Where towns have worked cooperatively with housing advocates and Sandy survivors to prevent displacement by creating new housing opportunities, we’re starting to see results. In Toms River, officials worked closely with developers to provide 72 affordable rental opportunities that is being funded in part by a $5 million grant using federal disaster funds.

But too many municipalities are still working to delay and frustrate progress toward creating a Jersey Shore that has a place for working families. In Berkeley, township officials are trying to stop an 88-unit housing complex that would be located on Route 9. The project, which is being financed in part by federal recovery funds, would give Sandy survivors first crack at leases. And Little Egg Harbor is trying to delay a 60-unit rental development for working families that would also be financed by federal funds.
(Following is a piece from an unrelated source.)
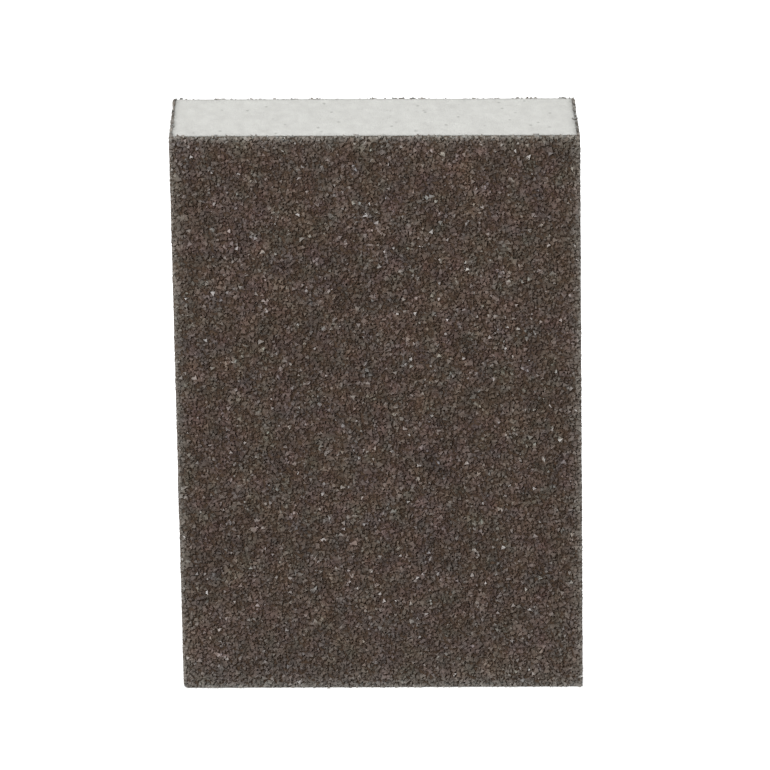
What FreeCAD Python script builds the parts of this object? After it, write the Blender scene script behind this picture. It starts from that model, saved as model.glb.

These delays mean that worthy projects down the Shore risk losing funding in favor of shovel-ready developments in other parts of the region.

We need to send our local officials a message: Nobody, including working-class families, should be permanently displaced from the Shore they once called home. Those who live and work in our coastal communities deserve the same opportunities to rebuild, to reconstruct, to regain the lives they once had.

Charles Griffin, of Little Egg Harbor, is a member of the New Jersey Organizing Project, a grassroots, regional campaign to fight for a full, equitable recovery after Superstorm Sandy. Robert Suarez, also of Little Egg Harbor and another member of the project, contributed to this oped.